ブランドの力:バーバリーと三陽商会 – 弁理士さわべゆみこブログ – さわべ特許事務所

昨年(2015年)6月に「バーバリー」のライセンス契約を終了した三陽商会が15億円赤字の見通しと報じられています。
http://digital.asahi.com/articles/ASJ6S552PJ6SULFA024.html?_requesturl=articles%2FASJ6S552PJ6SULFA024.html&rm=349

三陽商会は長年に渡り、商標「バーバリー」を付した衣料品の製造・販売を手がけ、多大な売上を上げていたものの、昨年のライセンス契約終了が響き売上が減少、2016年6月中間期の純損益見通しが赤字となったとのことです。

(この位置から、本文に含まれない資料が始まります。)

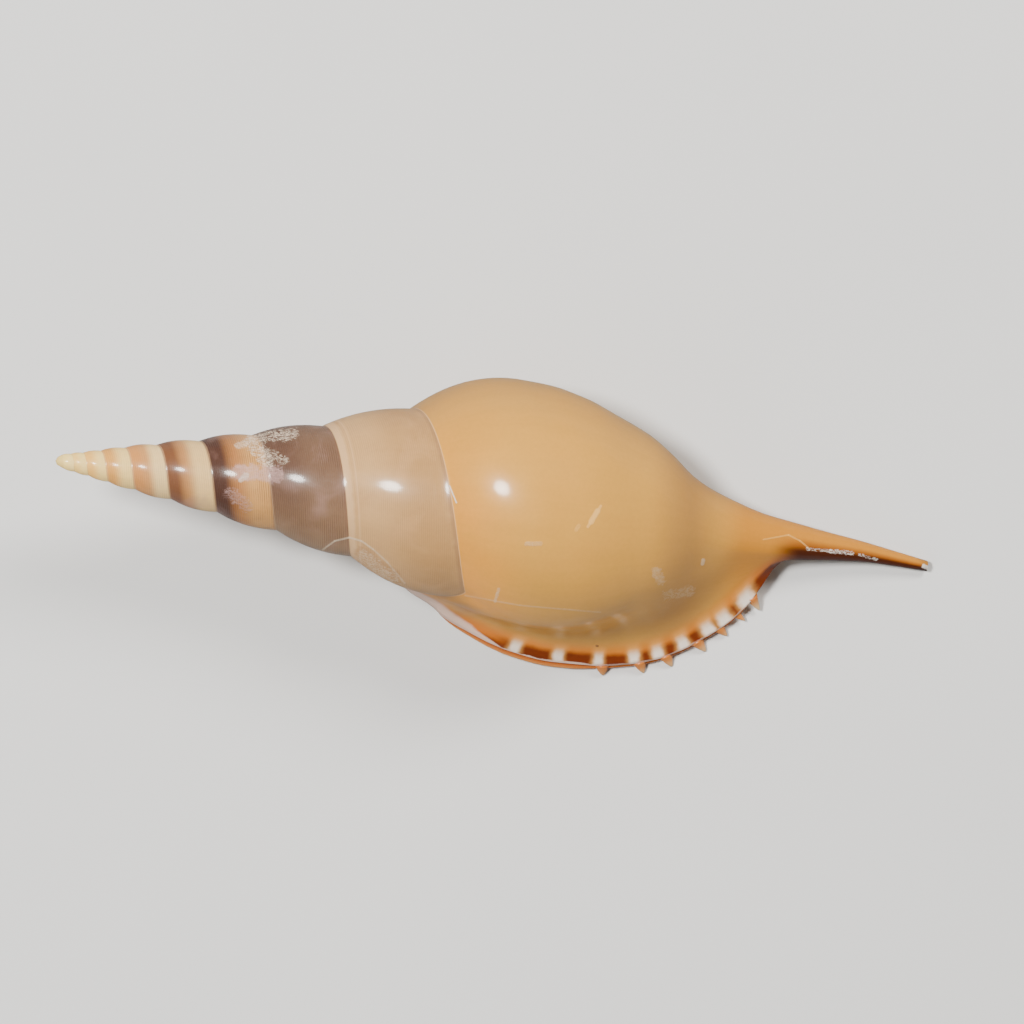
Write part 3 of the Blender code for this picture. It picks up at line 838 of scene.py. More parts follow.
    def build_hollow(self) -> None:
        """Line the hollow behind the aperture and close its far end."""
        coil, rows, weave = self.coil, self.rows, self.weave
        opening = self.columns[self.first_open]
        pillar_side = opening.part(rows.spire + 1, rows.root + 1)
        wall_side = joined(pillar_side.part(0, 1), self.inner_edge.part(1, rows.root + 1))
        weave.face(((self.inner_edge, 0), (wall_side, 1), (wall_side, 0)))
        for depth in range(1, round(self.hollow.turns * rows.columns_per_turn) + 1):
            turn = coil.lip_turn - depth / rows.columns_per_turn
            stations = rows.base_stations(coil, coil.suture_station(turn))[1:]
            pillar_points = self.hollow.pillar(coil, self.lip, turn, stations)
            pillar = weave.line(pillar_points, self.maps(turn - 1, pillar_points, rows.spire + 1), 1.0)
            wall_points = self.wall(depth, turn)
            to_edge = self.to_edge[rows.columns_per_turn - depth][1:rows.root]
            face_maps = self.maps(turn, wall_points, 1, to_edge)
            wall = joined(pillar.part(0, 1), weave.line(wall_points, face_maps, 1.0),
                          pillar.part(len(stations) - 1, len(stations)))
            weave.bridge(wall_side, wall)
            weave.bridge(pillar_side, pillar)
            if depth == 1:
                weave.face(((wall_side, len(wall_side.vertices) - 1), (pillar_side, len(stations) - 1),
                            (pillar, len(stations) - 1)))
            wall_side, pillar_side = wall, pillar
        back = pillar_side.part(1, len(pillar_side.vertices))
        back = Line(back.vertices[::-1], {layer: values[::-1] for layer, values in back.maps.items()})
        weave.fan(joined(wall_side.part(0, len(wall_side.vertices) - 1), back))

    def wall(self, depth: int, turn: float) -> np.ndarray:
        """Place the wall's inner face, below the suture and above the canal's root.

        Args:
            depth: How many columns behind the lip it is.
            turn: The turn count there.

        Returns:
            The inner face's points.
        """
        coil, rows, lip = self.coil, self.rows, self.lip
        column = rows.columns_per_turn - depth
        outer = self.grid[column]
        near_lip = float(ease(turn, lip.flare_turns[0], coil.lip_turn))
        thickness = self.hollow.wall_thickness + (lip.thickness - self.hollow.wall_thickness) * near_lip
        wall = np.minimum(thickness, self.hollow.room(outer, self.samples))[:, None]
        inner = (outer - self.normals[column] * wall)[1:rows.root]
        stations = rows.stations(coil, turn)[1:rows.root]
        into_groove = ease(stations, coil.canal_root - lip.groove_lead, coil.canal_root)[:, None]
        return inner + into_groove * (self.hollow.pillar(coil, lip, turn, coil.canal_root) - inner)

    def build_denticles(self) -> None:
        """Grow the teeth out of the lip's rim."""
        coil, rows, lip, weave = self.coil, self.rows, self.lip, self.weave
        edge, outward, reach = lip.edge(coil, rows)
        width = smooth_curve(lip.flange_stations, lip.flange_widths, reach)
        last = int(np.searchsorted(rows.stations(coil, lip.flare_turns[0]), lip.end_stations[1]))
        for tooth in self.denticles:
            station = tooth.station
            middle = Vector([np.interp(station, reach[:last], edge[:last, axis]) for axis in range(3)])
            facing = Vector([np.interp(station, reach[:last], outward[:last, axis]) for axis in range(3)])
            rim = middle + facing * float(np.interp(station, reach[:last], width[:last]))
            rim.z -= lip.thickness * lip.tooth_depth_share
            rings = tooth.points(rim, facing)
            lines = []
            for number, points in enumerate(rings):
                out = lip.tooth_past_edge + tooth.length * number / (len(rings) - 1)
                pairs = {
                    Layer.GROWTH: (coil.lip_turn, 1.0),
                    Layer.SPIRAL: (self.teeth_from_suture * MAP_SCALE, station * MAP_SCALE),
                    Layer.LIP: (station * MAP_SCALE, -out * MAP_SCALE),
                }
                maps = {layer: np.tile(pair, (len(points), 1)) for layer, pair in pairs.items()}
                lines.append(weave.line(points, maps))
            for first, second in zip(lines, lines[1:-1]):
                for i in range(tooth.sides):
                    j = (i + 1) % tooth.sides
                    weave.face(((first, i), (first, j), (second, j), (second, i)))
            for i in range(tooth.sides):
                weave.face(((lines[-2], i), (lines[-2], (i + 1) % tooth.sides), (lines[-1], 0)))
            root = lines[0]
            for i in range(1, tooth.sides - 1):
                weave.face(((root, 0), (root, i + 1), (root, i)))

    def build(self) -> bpy.types.Object:
        """Model the shell, dress it and put it in the scene in place of its CAD solid.

        Returns:
            The finished piece.
        """
        self.build_outside()
        self.build_lip()
        self.build_hollow()
        self.build_denticles()
        piece = bpy.data.objects.new("shell", self.weave.mesh("shell"))
        bpy.context.scene.collection.objects.link(piece)
        self.face_outwards(piece)
        piece.data.materials.append(ShellFinish().material())
        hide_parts(SHELL_NODE)
        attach(piece, ROOT_BODY)
        return piece

    def face_outwards(self, piece: bpy.types.Object) -> None:
        """Point all faces outwards."""
        bpy.ops.object.select_all(action="DESELECT")
        piece.select_set(True)
        bpy.context.view_layer.objects.active = piece
        bpy.ops.object.mode_set(mode="EDIT")
        bpy.ops.mesh.select_all(action="SELECT")
        bpy.ops.mesh.normals_make_consistent(inside=False)
        bpy.ops.object.mode_set(mode="OBJECT")
        piece.select_set(False)


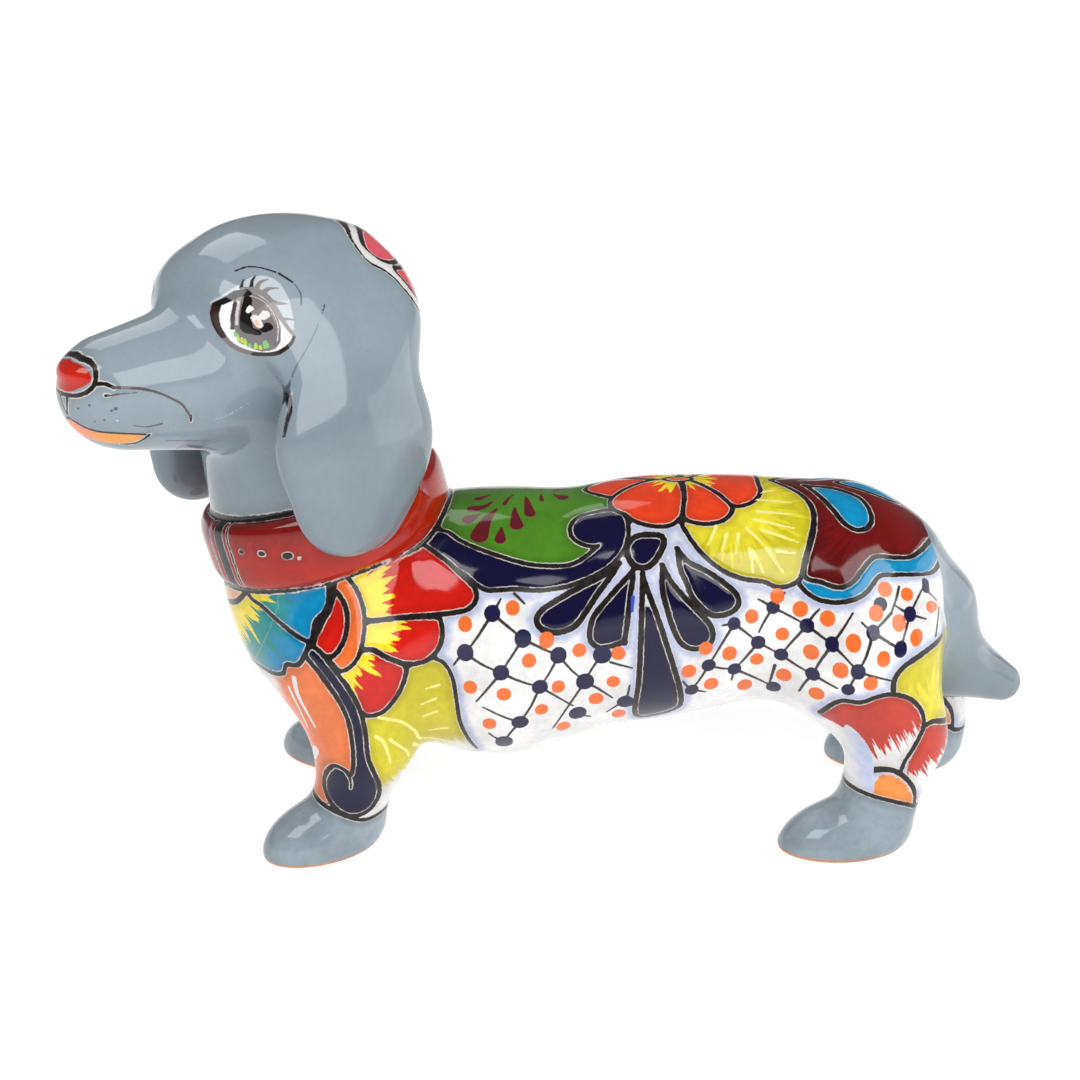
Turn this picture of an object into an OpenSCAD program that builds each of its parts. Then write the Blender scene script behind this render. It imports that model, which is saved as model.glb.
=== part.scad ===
// Standing dachshund figurine in glazed earthenware: hollow castings luted together,
// nose towards -X, head turned over its left shoulder (-Y), soles on z = 0.

/* [Body] */
// Height of the level back above the soles
back_z = 108; // [100:1:116]
// Distance from the chest ball to the rump ball
body_span = 151; // [140:1:165]
// Radius of the chest
chest_r = 34; // [30:0.5:38]
// Radius of the belly, the deepest part of the body
belly_r = 41.5; // [38:0.5:45]
// Radius of the loins
loin_r = 35; // [32:0.5:38]
// Width of the body as a share of its depth
body_flat = 0.93; // [0.85:0.01:1]
// Thickness of the fired clay wall
wall = 4.5; // [3.5:0.5:6]
// Radius of the kiln vent under the belly
vent_r = 5; // [3:0.5:7]

/* [Neck and collar] */
// Radius of the neck where it leaves the body
neck_r = 34; // [31:0.5:36]
// Outer radius of the collar band
collar_r = 36; // [35:0.5:39]
// Height of the collar band
collar_h = 20; // [16:1:24]
// Forward tilt of the collar, higher at the back
collar_tilt = 14; // [8:1:16]

/* [Head] */
// Turn of the head from straight ahead, towards the left side
head_turn = 45; // [30:1:60]
// Height of the middle of the skull
head_z = 158; // [154:1:164]
// Radius of the skull across its width
skull_r = 33.5; // [31:0.5:36]
// Distance from the middle of the skull to the muzzle's end ball
muzzle_reach = 60; // [54:1:66]
// Radius of the muzzle at its end
muzzle_r = 14.5; // [12:0.5:17]

/* [Ears] */
// Half of the ear's width where it is widest
ear_r = 24; // [20:0.5:27]
// Drop from the ear's root to the middle of its tip
ear_drop = 48; // [42:1:54]
// Thickness of the ear as a share of its width
ear_flat = 0.33; // [0.25:0.01:0.4]
// Outward tilt of the ear's tip
ear_splay = 8; // [4:1:12]

/* [Legs] */
// Distance of each ankle from the middle plane
stance = 28; // [25:1:31]
// Radius of the ankles
ankle_r = 12; // [10:0.5:14]
// Half of the paw's length
paw_l = 20; // [17:0.5:23]
// Half of the paw's width
paw_w = 13; // [11:0.5:15]
// Outward turn of the front paws
front_toe_out = 28; // [15:1:35]

/* [Tail] */
// Radius of the tail at its root
tail_r = 15; // [12:0.5:17]
// Radius of the tail's tip
tail_tip_r = 7; // [5:0.5:9]

/* [Hidden] */
// Facets round each ball
facets = 24;
// Shift from the middle plane and belly to the middle of the whole outline
origin_shift = [-10.9, 6.7, 0];
// Balls along the body, each [centre, radius], all touching the back line
chest_x = -60;
rump_x = chest_x + body_span;
body_balls = [
    [[chest_x, 0, back_z - chest_r], chest_r],
    [[0, 0, back_z - belly_r], belly_r],
    [[rump_x - 29, 0, back_z - loin_r], loin_r],
    [[rump_x, 0, back_z - loin_r], loin_r - 0.5],
];
// Place of the kiln vent along the belly
vent_x = 20;
// Balls up the neck
neck_balls = [[[-62, 0, 84], neck_r], [[-67, 0, 112], neck_r - 1.5], [[-72, 0, 140], neck_r - 3]];
// Middle of the collar on the neck's axis, and the radius of its bore
collar_at = [-64, 0, 101];
collar_bore_r = neck_r - 2.5;
// Rounding of the collar's outer edges
collar_edge = 2.5;
// Middle of the skull
head_at = [-74, -2, head_z];
// Balls along the muzzle and the jaw, in the head's own frame: x ahead, y to the left
muzzle_balls = [
    [[0, 0, 0], skull_r - 0.5],
    [[24, 0, -4], (skull_r + muzzle_r) / 2 + 1.5],
    [[muzzle_reach, 0, -5], muzzle_r],
];
jaw_balls = [[[-5, 0, -10], 22], [[muzzle_reach - 4, 0, -9], muzzle_r - 3]];
// Middle of the left eye's bulge, in the head's own frame
eye_at = [26, 11, 9];
// Balls down an ear, from its root
ear_balls = [
    [[-4, 0, 6], ear_r - 7],
    [[-2, 0, 20 - ear_drop], ear_r],
    [[3, 0, 6 - ear_drop], ear_r - 6],
];
ear_out = skull_r + 3.5;
// Hip, knee and ankle of each leg on the left side, and the middle of its paw
front_balls = [[[-60, 20, 62], 24], [[-54, stance - 1, 36], 14], [[-57, stance, 18], ankle_r]];
near_rear_balls = [[[96, 18, 62], 26], [[108, stance - 1, 38], 14], [[103, stance, 17], ankle_r]];
far_rear_balls = [[[98, 18, 62], 26], [[128, stance - 1, 38], 14], [[130, stance, 17], ankle_r]];
front_paw = [-66, stance + 3, 7];
near_rear_paw = [95, stance + 1, 7];
far_rear_paw = [121, stance + 1, 7];
rear_toe_out = 8;
// Balls down the tail
tail_balls = [[[112, 0, 84], tail_r], [[130, 0, 56], tail_r], [[146, 0, 44], tail_tip_r]];

function mix(a, b, t) = a + (b - a) * t;
function ease(t) = t * t * (3 - 2 * t);

// One ball part of the way between two key balls, with its radius easing over
module between(a, b, t, grow) {
    translate(mix(a[0], b[0], t)) sphere(r = mix(a[1], b[1], ease(t)) + grow, $fn = facets);
}

// A limb: hulls of neighbouring balls from key to key, made thinner or fatter by grow
module limb(balls, steps, grow = 0) {
    for (k = [0 : len(balls) - 2], i = [0 : steps - 1])
        hull() {
            between(balls[k], balls[k + 1], i / steps, grow);
            between(balls[k], balls[k + 1], (i + 1) / steps, grow);
        }
}

// An egg with the three half-sizes given
module egg(half) {
    scale(half) sphere(r = 1, $fn = facets);
}

// Puts its children in the head's own frame
module in_head() {
    translate(head_at) rotate([0, 0, 180 + head_turn]) children();
}

module torso_solid(grow = 0) {
    scale([1, body_flat, 1]) hull()
        for (ball = body_balls) translate(ball[0]) sphere(r = ball[1] + grow, $fn = 32);
}

module neck_solid(grow = 0) {
    limb(neck_balls, 4, grow);
}

// Keeps what is above (1) or below (-1) the plane through the middle of the collar
module side_of_collar(up) {
    intersection() {
        children();
        translate(collar_at) rotate([0, -collar_tilt, 0])
            translate([-100, -100, min(up, 0) * 200]) cube(200);
    }
}

// The body with the stump that the neck stands on, as one solid
module body_solid() {
    torso_solid();
    side_of_collar(-1) neck_solid();
}

module head_solid(grow = 0) {
    in_head() {
        egg([skull_r + 4.5 + grow, skull_r + grow, skull_r + grow]);
        limb(muzzle_balls, 2, grow);
        limb(jaw_balls, 4, grow);
        for (side = [-1, 1])
            translate([eye_at.x, side * eye_at.y, eye_at.z])
                egg([13 + grow, 11.5 + grow, 12 + grow]);
    }
}

module collar_band() {
    translate(collar_at) rotate([0, -collar_tilt, 0]) rotate_extrude($fn = 96) {
        translate([collar_bore_r, -collar_h / 2])
            square([collar_r - collar_edge - collar_bore_r, collar_h]);
        translate([collar_r - collar_edge, collar_edge - collar_h / 2])
            square([collar_edge, collar_h - 2 * collar_edge]);
        for (up = [-1, 1])
            translate([collar_r - collar_edge, up * (collar_h / 2 - collar_edge)])
                circle(r = collar_edge, $fn = 48);
    }
}

// What the collar takes out of the pieces that it lies in
module collar_seat() {
    translate(collar_at) rotate([0, -collar_tilt, 0]) difference() {
        cylinder(r = collar_r, h = collar_h, center = true, $fn = 2 * facets);
        cylinder(r = collar_bore_r, h = 2 * collar_h, center = true, $fn = 2 * facets);
    }
}

module ear_solid(side) {
    in_head() translate([2, side * ear_out, 0]) rotate([side * ear_splay, 0, 0])
        scale([1, ear_flat, 1]) limb(ear_balls, 4);
}

// A solid leg cut off flat at the sole; side is -1 on the left, 1 on the right
module leg_solid(side, balls, paw, toe_out) {
    intersection() {
        scale([1, side, 1]) {
            limb(balls, 4);
            translate(paw) rotate([0, 0, -toe_out]) egg([paw_l, paw_w, paw_w + 0.5]);
        }
        translate([-200, -100, 0]) cube([400, 200, 100]);
    }
}

module torso_shell() {
    color("ivory") translate(origin_shift) difference() {
        body_solid();
        torso_solid(-wall);
        neck_solid(-wall);
        translate([vent_x, 0, 0]) cylinder(r = vent_r, h = back_z / 2, $fn = facets);
        collar_seat();
    }
}

module neck_shell() {
    color("slategray") translate(origin_shift) difference() {
        side_of_collar(1) neck_solid();
        neck_solid(-wall);
        torso_solid();
        head_solid();
        collar_seat();
    }
}

module head_shell() {
    color("slategray") translate(origin_shift) difference() {
        head_solid();
        head_solid(-wall);
        neck_solid(-wall);
    }
}

module collar() {
    color("firebrick") translate(origin_shift) collar_band();
}

module nose() {
    color("red") translate(origin_shift) difference() {
        in_head() translate([muzzle_reach + 9.5, 0, 0]) egg([7, 9, 7.5]);
        head_solid();
    }
}

module ear(side) {
    color("slategray") translate(origin_shift) difference() {
        ear_solid(side);
        head_solid();
        neck_solid();
        torso_solid();
        collar_seat();
    }
}

module leg(side, balls, paw, toe_out) {
    color("lightsteelblue") translate(origin_shift) difference() {
        leg_solid(side, balls, paw, toe_out);
        body_solid();
    }
}

module tail() {
    color("slategray") translate(origin_shift) difference() {
        limb(tail_balls, 4);
        torso_solid();
        leg_solid(-1, near_rear_balls, near_rear_paw, rear_toe_out);
        leg_solid(1, far_rear_balls, far_rear_paw, rear_toe_out);
    }
}

torso_shell();
neck_shell();
head_shell();
collar();
nose();
ear(1);  // left_ear
ear(-1);  // right_ear
leg(-1, front_balls, front_paw, front_toe_out);  // front_left_leg
leg(1, front_balls, front_paw, front_toe_out);  // front_right_leg
leg(-1, near_rear_balls, near_rear_paw, rear_toe_out);  // rear_left_leg
leg(1, far_rear_balls, far_rear_paw, rear_toe_out);  // rear_right_leg
tail();
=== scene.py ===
"""Dachshund figurine in glazed earthenware: hollow clay skins, hand-painted glazes and a plain studio.

Shape and paint are worked out in millimetres in the dog's own frame: nose towards -X, the dog's left
side towards -Y, soles on z = 0. Each skin is moved into the frame of the CAD model when it is made.
"""
import math

import bmesh
import bpy
import numpy as np
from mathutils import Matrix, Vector


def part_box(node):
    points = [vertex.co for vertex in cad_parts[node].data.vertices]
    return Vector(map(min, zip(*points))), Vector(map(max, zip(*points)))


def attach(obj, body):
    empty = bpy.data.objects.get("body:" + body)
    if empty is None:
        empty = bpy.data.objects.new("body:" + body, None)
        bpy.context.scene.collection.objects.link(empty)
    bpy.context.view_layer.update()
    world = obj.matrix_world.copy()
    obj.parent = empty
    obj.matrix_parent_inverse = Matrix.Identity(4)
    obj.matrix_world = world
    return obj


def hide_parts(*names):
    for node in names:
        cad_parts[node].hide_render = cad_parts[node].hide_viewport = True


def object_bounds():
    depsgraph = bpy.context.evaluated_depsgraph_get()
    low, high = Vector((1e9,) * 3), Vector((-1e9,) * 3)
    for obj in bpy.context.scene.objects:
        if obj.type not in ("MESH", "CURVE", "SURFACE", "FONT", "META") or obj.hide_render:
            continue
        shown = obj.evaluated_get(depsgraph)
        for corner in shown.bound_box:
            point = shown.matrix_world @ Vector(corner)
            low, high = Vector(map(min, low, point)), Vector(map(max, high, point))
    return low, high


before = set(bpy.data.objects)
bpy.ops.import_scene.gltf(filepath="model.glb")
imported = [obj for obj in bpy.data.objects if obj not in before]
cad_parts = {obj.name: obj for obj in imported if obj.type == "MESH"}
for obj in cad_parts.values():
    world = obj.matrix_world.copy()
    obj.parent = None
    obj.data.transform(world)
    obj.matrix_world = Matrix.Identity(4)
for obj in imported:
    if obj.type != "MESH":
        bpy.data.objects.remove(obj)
cad_box = [list(corner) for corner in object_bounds()]

MM = 0.001
FLOAT = np.float32

# ---------------------------------------------------------------- dimensions, mm
GRID = 0.8  # spacing of the points that the clay is sampled at
GRID_LOW = (-140.0, -68.0, -4.0)
GRID_HIGH = (160.0, 54.0, 198.0)
FAR = 20.0  # distance given outside a part's box
MARGIN = 6  # how far a part is worked out beyond its box
WALL = 4.5
BODY_FLAT = 0.93  # width of the body as a share of its depth
HEAD_AT = (-74, -2, 158)
HEAD_TURN = 45
COLLAR_AT = (-64, 0, 101)
COLLAR_SHIFT = (-2.2, 0, 0)
COLLAR_TILT = 14
COLLAR_R = 36
COLLAR_CORE = 31.3  # radius of the middle of the collar's thickness
COLLAR_DEEP = 7
COLLAR_HALF = 10.5
EAR_SPLAY = 8
EAR_FLAT = 0.33
EAR_HUG = 0.014  # how fast the ear's root bends in to lie on the skull
EAR_HUG_FROM = -16  # height above the root's middle where the bend begins
FAR_REAR_BACK = 24  # how much farther back the far hind paw stands than the near one
VENT_X = 20
VENT_R = 5
SOLE_ROUND = 3
SOLE_BARE = 1.6  # height of the bare clay round the soles
# Rounding that the charts unroll: the back, the breast, the muzzle's end, the nape and the collar's edges
RIDGE_Z = 70
SIDE_R = 38
SIDE_S = 59.7
CHEST_X = -60
CHEST_R = 34
MUZZLE_X = 58
MUZZLE_R = 15
NAPE_R = 35
COLLAR_ROLL = 12


def dog_origin():
    """Where the dog's own origin lies in the CAD frame: the collar's middle is known in both."""
    low, high = (np.array(corner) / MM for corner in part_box("collar"))
    middle = (low + high) / 2
    return np.array([middle[0] - COLLAR_AT[0], middle[1] - COLLAR_AT[1], 0])


# ---------------------------------------------------------------- distance functions
def turn(yaw=0, pitch=0, roll=0):
    """Rotation matrix from angles in degrees, about Z, then Y, then X."""
    cy, sy = math.cos(math.radians(yaw)), math.sin(math.radians(yaw))
    cp, sp = math.cos(math.radians(pitch)), math.sin(math.radians(pitch))
    cr, sr = math.cos(math.radians(roll)), math.sin(math.radians(roll))
    about_z = np.array([[cy, -sy, 0], [sy, cy, 0], [0, 0, 1]])
    about_y = np.array([[cp, 0, sp], [0, 1, 0], [-sp, 0, cp]])
    about_x = np.array([[1, 0, 0], [0, cr, -sr], [0, sr, cr]])
    return (about_z @ about_y @ about_x).astype(FLOAT)


def cone(p, a, b, ra, rb):
    """Distance to the hull of a ball ra at a and a ball rb at b."""
    a = np.asarray(a, FLOAT)
    axis = np.asarray(b, FLOAT) - a
    length = float(np.linalg.norm(axis))
    q = p - a
    along = q @ (axis / length)
    out = np.sqrt(np.maximum((q * q).sum(-1) - along * along, 0))
    lean = (ra - rb) / length
    flank = math.sqrt(1 - lean * lean)
    k = flank * along - lean * out
    start = np.sqrt(out * out + along * along) - ra
    end = np.sqrt(out * out + (along - length) ** 2) - rb
    return np.where(k < 0, start, np.where(k > flank * length, end, flank * out + lean * along - ra))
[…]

英国企業の商標である「バーバリー」のもともとのブランド力もありますが、長年日本の顧客の要望に応えたデザイン、品質、サービスを提供しつづけ、商標「バーバリー」に信用を蓄積し、顧客に愛されるブランドに育ててきた三陽商会の労力を考えると、ライセンス契約を継続できなかったことの痛手は大きく、ブランドとしての価値の大きさを改めて認識させられました。

記事は、昨年秋に新たに英国企業と「マッキントッシュ ロンドン」のライセンス契約を交わしたことを伝えていますが、商標「マッキントッシュ ロンドン」は、昨年6月に商標登録されていますから、それまで日本で使用されることもなかったと推測され、三陽商会がこれから顧客が魅力を感じるブランドにすべく、「バーバリー」と同様に、多くの時間と労力を掛けていかなければならないのだと思います。

商標権者は、自身の商標を誰にどのように使用させるかは自由に契約することができますが、その一方で、商標権者からライセンスを受ける使用権者は、どのような戦略を採るべきだったのか考えさせられる一件でした。